The fridge is still warm, whatever shall I do? Eureka! The Canadian Cooler.
Mike’s father looked oddly at me and asked why I was filling a bag with snow. I exuberantly responded that I was going to chill my beer Canadian style, proud of my idea. He laughed and slapped my shoulder saying good thinking.
Thirty minutes later, all my junk was stored, clothes in drawers and hanging in the closet, shoes under the bed, and my reward was cold.
I rummaged through my assorted office supplies in search of a bottle opener.
Shoop! the seal had been lifted and that wonderful hoppy aroma filled my nose as I took the first sip of the first beer of my first semester living on campus. The night only got better from there.
Sitting in my garbage-picked wooden chair with my feet on our hard stolen coffee table, I took little sips of my beer, enjoying each one, when my friends John and Kelly knocked at my door. It was about six or so in the afternoon and we sat around and caught up on winter break bull for a while. Somehow two hours went by and we grew hungry.
“I’ve got my car here, let’s go to the diner,” Kelly said.
We ate waffles, drank coffee and milkshakes. Then we left with no particular place to go. We strolled out into the parking lot, almost to the car, but Mike had already hopped the chain-link fence between the diner and the movie theater. We walked over, but there was nothing playing at 9:45 on a Sunday night.
We meandered up the main street with no intention at first, but soon began scanning for an open liquor store.
Closed, closed, what the hell kind of college town is this, closed.
Finally, four blocks up, there it was: the soft glow of neon beer signs and light reflected from bottles in the window. The lights were on. We ducked into the alley between it and a large windowed eatery.
There was an elderly couple and their son finishing their dessert and coffee in the alley side window. We must have looked like criminals all huddled in the alley like that.
I dug in my pockets for my fake ID and went in search of cheap booze. Vodka? Whiskey? I’ve only got twenty-two bucks and change, ah, rum, barely even need a chaser, perfect. The clerk didn’t ask for my ID. I was a little disappointed, it’s a really good fake, but now I’ve got rum.
I returned to the alley to find my friends quarreling. I asked what was up and Mike told me he was willing to pay ten bucks to see someone moon the old couple. I smirked and John jumped on the bet. He was nervous, just exposed a little butt crack and thought that was worth ten bucks. I shook my head and handed off the rum.

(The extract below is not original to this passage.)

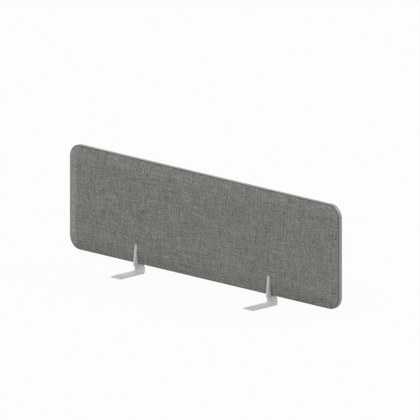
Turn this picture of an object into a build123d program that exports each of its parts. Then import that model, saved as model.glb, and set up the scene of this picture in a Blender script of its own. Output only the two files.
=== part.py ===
"""Desk divider screen: a padded, cloth-covered board on two steel brackets that grip the edge of a desk top.

Millimetres. X runs along the screen, Y from its front to its back and +Z up. The origin is at the middle of
the whole part in X and Y, at the height of the tongues' undersides.
"""

from build123d import *
from math import hypot
import os

os.makedirs("parts", exist_ok=True)

# Screen
screen_length = 1400
screen_height = 400
screen_thickness = 32
corner_radius = 50
board_thickness = 12
cover_thickness = 1
bevel_width = 41
least_fold_radius = 1
pad_ease = 0.3

# Edge trim
trim_width = 16
trim_thickness = 1.6
trim_crown = 0.2
trim_lip_round = 0.25
trim_joint_gap = 0.3
seam_width = 0.3
rim_rise = 1.6
stem_thickness = 2
stem_depth = 8
groove_clearance = 0.2

# Brackets
bracket_spacing = 690
sheet_thickness = 4
tongue_width = 50
tongue_reach = 128
tongue_corner_radius = 3
bend_radius = 4
desk_gap = 26
desk_screw_radius = 2.5
desk_screw_spacing = 60
desk_screw_setback = 25
desk_screws_per_bracket = 2
shoulder_radius = 15
shoulder_gap = 0.3
tang_height = 30
tang_clearance = 0.2

# Fins that stand in front of and behind the screen
fin_thickness = 8
fin_height = 74
foot_height = 6
fin_base_reach = 31
fin_tip_depth = 4.4
fin_gap = 1
fin_tip_radius = 1.5
fin_toe_radius = 3

# Set screws that lock the screen to the brackets
lock_screw_radius = 2
lock_screw_length = 30
lock_screw_height = 14
lock_screw_clearance = 0.1
lock_screw_end_gap = 0.1
lock_screw_socket = 2
lock_screw_socket_depth = 2
lock_screw_point = 1.2

# Places that follow from the sizes
cut_overrun = 5
screen_bottom = sheet_thickness + desk_gap + foot_height
fin_tip_reach = screen_thickness / 2 + fin_gap + fin_tip_depth
fin_slope = (fin_base_reach - fin_tip_reach) / (fin_height + foot_height)
toe_reach = fin_base_reach - fin_toe_radius * (fin_slope + hypot(1, fin_slope) - 1)
screen_y = (tongue_reach - toe_reach) / 2
screen_middle = (0, screen_y, screen_bottom + screen_height / 2)
half_board = board_thickness / 2
half_sheet = sheet_thickness / 2
lip_level = trim_width / 2
rim_level = lip_level + rim_rise
cloth_level = screen_thickness / 2
cover_inset = trim_thickness + seam_width
bevel_run_per_rise = (bevel_width - cover_inset) / (cloth_level - rim_level)
fold_radius = max(corner_radius - bevel_width, least_fold_radius)
tang_width = tongue_width - 2 * shoulder_radius
bracket_places = {"left": -bracket_spacing / 2, "right": bracket_spacing / 2}

middle_plane = Plane(origin=screen_middle, x_dir=(1, 0, 0), z_dir=(0, -1, 0))
facings = {"front": middle_plane, "rear": Plane(origin=screen_middle, x_dir=(-1, 0, 0), z_dir=(0, 1, 0))}


def side_plane(side, x):
    """The upright plane across the screen at x, its X away from the screen, its Y up from the bottom."""
    outward = -1 if side == "front" else 1
    return Plane(origin=(x, screen_y, screen_bottom), x_dir=(0, outward, 0), z_dir=(outward, 0, 0))


def lock_axis_plane(x):
    """The plane of the screen's middle, facing the rear, centred on a bracket's set screw."""
    return Plane(origin=(x, screen_y, screen_bottom + lock_screw_height), x_dir=(-1, 0, 0), z_dir=(0, 1, 0))


def lock_holes(radius, depth):
    """Bores for both set screws, from the middle of the screen towards the rear."""
    with BuildPart() as bores:
        for x in bracket_places.values():
            with BuildSketch(lock_axis_plane(x)):
                Circle(radius)
            extrude(amount=depth)
    return bores.part


def bevelled_slab(facing, edge_inset, depth_below_cloth):
    """A slab on one face of the board, with a flat bevel that follows its rounded outline.

    The bevel runs from the cloth's rim, rim_rise proud of the trim's lip, to the fold at bevel_width, all of
    it depth_below_cloth under the cloth's outer surface.
    """
    edge_level = rim_level - depth_below_cloth + (edge_inset - cover_inset) / bevel_run_per_rise
    with BuildPart() as slab:
        with BuildSketch(facing.offset(half_board)):
            RectangleRounded(
                screen_length - 2 * edge_inset, screen_height - 2 * edge_inset, corner_radius - edge_inset
            )
        extrude(amount=edge_level - half_board)
        with BuildSketch(facing.offset(edge_level)):
            RectangleRounded(
                screen_length - 2 * edge_inset, screen_height - 2 * edge_inset, corner_radius - edge_inset
            )
        with BuildSketch(facing.offset(cloth_level - depth_below_cloth)):
            RectangleRounded(screen_length - 2 * bevel_width, screen_height - 2 * bevel_width, fold_radius)
        loft(ruled=True)
    return slab.part


# Core board, with the groove for the trim's stem and a slot for each tang
board_length = screen_length - 2 * trim_thickness
board_height = screen_height - 2 * trim_thickness
board_radius = corner_radius - trim_thickness
groove_depth = stem_depth + groove_clearance
slot_width = tang_width + 2 * tang_clearance
slot_thickness = sheet_thickness + 2 * tang_clearance
slot_top = tang_height + tang_clearance
board_lock_holes = lock_holes(lock_screw_radius + lock_screw_clearance, half_board + cut_overrun)

with BuildPart() as core_board:
    with BuildSketch(middle_plane.offset(-half_board)):
        RectangleRounded(board_length, board_height, board_radius)
    extrude(amount=board_thickness)
    with BuildSketch(middle_plane):
        RectangleRounded(
            board_length + 2 * cut_overrun, board_height + 2 * cut_overrun, board_radius + cut_overrun
        )
        RectangleRounded(
            board_length - 2 * groove_depth,
            board_height - 2 * groove_depth,
            board_radius - groove_depth,
            mode=Mode.SUBTRACT,
        )
    extrude(amount=stem_thickness / 2 + groove_clearance, both=True, mode=Mode.SUBTRACT)
    for x in bracket_places.values():
        with BuildSketch(Plane((x, screen_y, screen_bottom))):
            Rectangle(slot_width, slot_thickness)
        extrude(amount=slot_top, mode=Mode.SUBTRACT)
    add(board_lock_holes, mode=Mode.SUBTRACT)
core_board.part.label = "core_board"
export_step(core_board.part, "parts/core_board.step")


# Edge trim: a crowned cap with a stem, bent round the board from one side of its butt joint to the other
with BuildPart() as edge_trim:
    with BuildLine(middle_plane) as outline:
        FilletPolyline(
            (trim_joint_gap / 2, -screen_height / 2),
            (screen_length / 2, -screen_height / 2),
            (screen_length / 2, screen_height / 2),
            (-screen_length / 2, screen_height / 2),
            (-screen_length / 2, -screen_height / 2),
            (-trim_joint_gap / 2, -screen_height / 2),
            radius=corner_radius,
        )
    with BuildSketch(Plane(origin=outline.line @ 0, x_dir=(0, 1, 0), z_dir=outline.line % 0)) as cap:
        with BuildLine():
            ThreePointArc((-lip_level, trim_crown), (0, 0), (lip_level, trim_crown))
            Polyline(
                (lip_level, trim_crown),
                (lip_level, trim_thickness),
                (-lip_level, trim_thickness),
                (-lip_level, trim_crown),
            )
        make_face()
        fillet(cap.vertices(), trim_lip_round)
        with Locations((0, trim_thickness)):
            Rectangle(stem_thickness, stem_depth, align=(Align.CENTER, Align.MIN))
    sweep(path=outline.line)
    for x in bracket_places.values():
        with BuildSketch(Plane((x, screen_y, screen_bottom))):
            Rectangle(slot_width, slot_thickness)
        extrude(amount=slot_top, both=True, mode=Mode.SUBTRACT)
edge_trim.part.label = "edge_trim"
export_step(edge_trim.part, "parts/edge_trim.step")


# Pads and covers, one of each on either face of the board
soft_lock_holes = lock_holes(lock_screw_radius + lock_screw_clearance + pad_ease, cloth_level + cut_overrun)

for side, facing in facings.items():
    outer_form = bevelled_slab(facing, cover_inset, 0)
    hollow = bevelled_slab(facing, cover_inset + cover_thickness, cover_thickness)
    pad_form = bevelled_slab(facing, cover_inset + cover_thickness + pad_ease, cover_thickness)

    with BuildPart() as pad:
        add(pad_form)
        add(soft_lock_holes, mode=Mode.SUBTRACT)
    pad.part.label = side + "_pad"
    export_step(pad.part, "parts/" + side + "_pad.step")

    with BuildPart() as cover:
        add(outer_form)
        add(hollow, mode=Mode.SUBTRACT)
        add(soft_lock_holes, mode=Mode.SUBTRACT)
    cover.part.label = side + "_cover"
    export_step(cover.part, "parts/" + side + "_cover.step")


# Brackets: a bent plate, two fins welded to it and a set screw each
riser_top = screen_bottom - shoulder_gap
tang_top = screen_bottom + tang_height
tongue_front = screen_y - tongue_reach
riser_front = screen_y - half_sheet
riser_rear = screen_y + half_sheet
lock_hole_radius = lock_screw_radius + lock_screw_clearance
lock_screw_start = -half_sheet + lock_screw_end_gap

for side, x in bracket_places.items():
    with BuildPart() as bracket_plate:
        with BuildSketch(Plane.YZ.offset(x)) as bent_sheet:
            with BuildLine():
                Polyline(
                    (tongue_front, 0),
                    (riser_rear, 0),
                    (riser_rear, tang_top),
                    (riser_front, tang_top),
                    (riser_front, sheet_thickness),
                    (tongue_front, sheet_thickness),
                    close=True,
                )
            make_face()
            heel = bent_sheet.vertices().sort_by_distance((riser_rear, 0))[0]
            fillet(heel, bend_radius + sheet_thickness)
            inner_bend = bent_sheet.vertices().sort_by_distance((riser_front, sheet_thickness))[0]
            fillet(inner_bend, bend_radius)
        extrude(amount=tongue_width / 2, both=True)
        fillet(bracket_plate.edges().filter_by(Axis.Z).group_by(Axis.Y)[0], tongue_corner_radius)
        behind_riser = (x, riser_rear + cut_overrun, 0)
        with BuildSketch(Plane(origin=behind_riser, x_dir=(1, 0, 0), z_dir=(0, -1, 0))) as front_view:
            Rectangle(tongue_width, riser_top, align=(Align.CENTER, Align.MIN))
            fillet(front_view.vertices().group_by(Axis.Y)[-1], shoulder_radius - shoulder_gap)
            Rectangle(tang_width, tang_top, align=(Align.CENTER, Align.MIN))
        extrude(amount=tongue_reach + sheet_thickness + 2 * cut_overrun, mode=Mode.INTERSECT)
        first_hole = tongue_front + desk_screw_setback
        with BuildSketch(Plane((x, first_hole + desk_screw_spacing / 2, 0))):
            with GridLocations(desk_screw_spacing, desk_screw_spacing, 1, desk_screws_per_bracket):
                Circle(desk_screw_radius)
        extrude(amount=sheet_thickness, mode=Mode.SUBTRACT)
        with BuildSketch(lock_axis_plane(x)):
            Circle(lock_hole_radius)
        extrude(amount=sheet_thickness, both=True, mode=Mode.SUBTRACT)
    bracket_plate.part.label = side + "_bracket_plate"
    export_step(bracket_plate.part, "parts/" + side + "_bracket_plate.step")

    for facing_side in facings:
        with BuildPart() as fin:
            with BuildSketch(side_plane(facing_side, x)) as fin_outline:
                with BuildLine():
                    Polyline(
                        (half_sheet, -foot_height),
                        (half_sheet, 0),
                        (rim_level + fin_gap, 0),
                        (cloth_level + fin_gap, bevel_width),
                        (cloth_level + fin_gap, fin_height),
                        (fin_tip_reach, fin_height),
                        (fin_base_reach, -foot_height),
                        close=True,
                    )
                make_face()
                fillet(fin_outline.vertices().group_by(Axis.Y)[-1], fin_tip_radius)
                toe = fin_outline.vertices().sort_by_distance((fin_base_reach, -foot_height))[0]
                fillet(toe, fin_toe_radius)
            extrude(amount=fin_thickness / 2, both=True)
            if facing_side == "rear":
                with BuildSketch(lock_axis_plane(x)):
                    Circle(lock_hole_radius)
                extrude(amount=fin_base_reach + cut_overrun, mode=Mode.SUBTRACT)
        fin.part.label = side + "_" + facing_side + "_fin"
        export_step(fin.part, "parts/" + side + "_" + facing_side + "_fin.step")

    with BuildPart() as lock_screw:
        with BuildSketch(lock_axis_plane(x).offset(lock_screw_start)):
            Circle(lock_screw_radius)
        extrude(amount=lock_screw_length)
        chamfer(lock_screw.edges().group_by(Axis.Y)[0], lock_screw_point)
        with BuildSketch(lock_axis_plane(x).offset(lock_screw_start + lock_screw_length)):
            RegularPolygon(lock_screw_socket / 2, 6, major_radius=False)
        extrude(amount=-lock_screw_socket_depth, mode=Mode.SUBTRACT)
    lock_screw.part.label = side + "_lock_screw"
    export_step(lock_screw.part, "parts/" + side + "_lock_screw.step")
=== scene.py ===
# %% [markdown]
# A desk divider screen, dressed for its portrait. The CAD model gives every size. This script adds what
# CAD leaves out: cloth that is stretched over foam, the soft gleam of a moulded edge, the fine orange
# peel of powder paint, and the light of a plain studio. We work in metres, in the CAD's own frame: X
# runs along the screen, -Y is the side of the desk and Z is up.

from math import atan, cos, degrees, hypot, pi, radians, sin

import bmesh
import bpy
import numpy as np
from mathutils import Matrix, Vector


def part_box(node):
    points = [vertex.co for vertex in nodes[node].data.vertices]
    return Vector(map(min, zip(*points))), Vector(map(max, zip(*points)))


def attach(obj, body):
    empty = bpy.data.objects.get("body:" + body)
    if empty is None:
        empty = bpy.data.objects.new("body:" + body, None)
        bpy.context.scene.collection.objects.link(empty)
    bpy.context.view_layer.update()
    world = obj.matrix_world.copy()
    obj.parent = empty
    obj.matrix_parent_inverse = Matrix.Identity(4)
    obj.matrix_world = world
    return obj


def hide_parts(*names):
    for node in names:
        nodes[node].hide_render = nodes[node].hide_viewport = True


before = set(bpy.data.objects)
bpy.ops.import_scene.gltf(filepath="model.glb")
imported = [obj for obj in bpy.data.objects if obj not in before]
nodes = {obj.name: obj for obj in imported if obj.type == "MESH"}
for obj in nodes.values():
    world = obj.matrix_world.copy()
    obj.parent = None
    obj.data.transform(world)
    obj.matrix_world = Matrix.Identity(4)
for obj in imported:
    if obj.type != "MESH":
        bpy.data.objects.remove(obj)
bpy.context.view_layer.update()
scene = bpy.context.scene
print("CAD nodes:", len(nodes))

# %% [markdown]
# Real sizes are easiest to read in millimetres, so one small function turns them into metres. The sizes
# that the CAD solids can tell us are read from their boxes, and only those that no box shows are
# written down again. A level is a distance from the screen's upright middle plane. The lip is where the
# trim ends, and the rim is where the cloth comes up beside it, a little prouder.

# %% Sizes
def mm(size):
    return size / 1000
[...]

I dropped my trousers and pressed ham to the window, knocked on the glass, gave them a wiggle and ran off down the alley as I pulled up my pants.
We laughed and laughed and Mike gave me his ten dollars as we walked back to the car. I kept asking what their faces looked like, but no one could describe what I could only imagine to be shock and disgust with an odd stroke of humor.
We finished the 32 oz. bottle within the hour and went in search of more liquor. John had a bottle of wine in his room, but no corkscrew. I had a Bowie knife, but not the fine motor skills to use it. Mike, being the sober sally of the bunch, took the knife for my own safety. We went to John’s room with empty cups in hand hoping to refill them. Along the way, we picked up some other drunkards.
We got the bottle from beneath his bed and Mike forced the cork through with the knife. A 2008 Zinfandel, we filled our glasses and…shit she’s got the knife.
“This thing isn’t sharp,” as she took it to her bare calf. Just a soft run of the blade would’ve done it, but she applied pressure. The blood ran down to her sock and she began laughing. I grabbed the blade from her and Mike took it from me.
We took the remains of the bottle for a walk.
We stumbled down the path, skulked around behind the biggest building on campus. We went up the stairs, down the hall and out the entrance to the balcony.
Once out the window, we paced around and drank our wine. We waxed intellectual about poetry and took turns reciting some of our favorites. I brought some Whitman, “O Captain! My Captain!” and “O Me! O Life!”
John told us some Billy Collins and Mike a little Emily Dickinson. Kelly and I recited Shakespeare together and I misquoted some Byron.
We parted ways for the evening leaving just an empty wine bottle on the windowsill, the only physical evidence of my first night as a resident.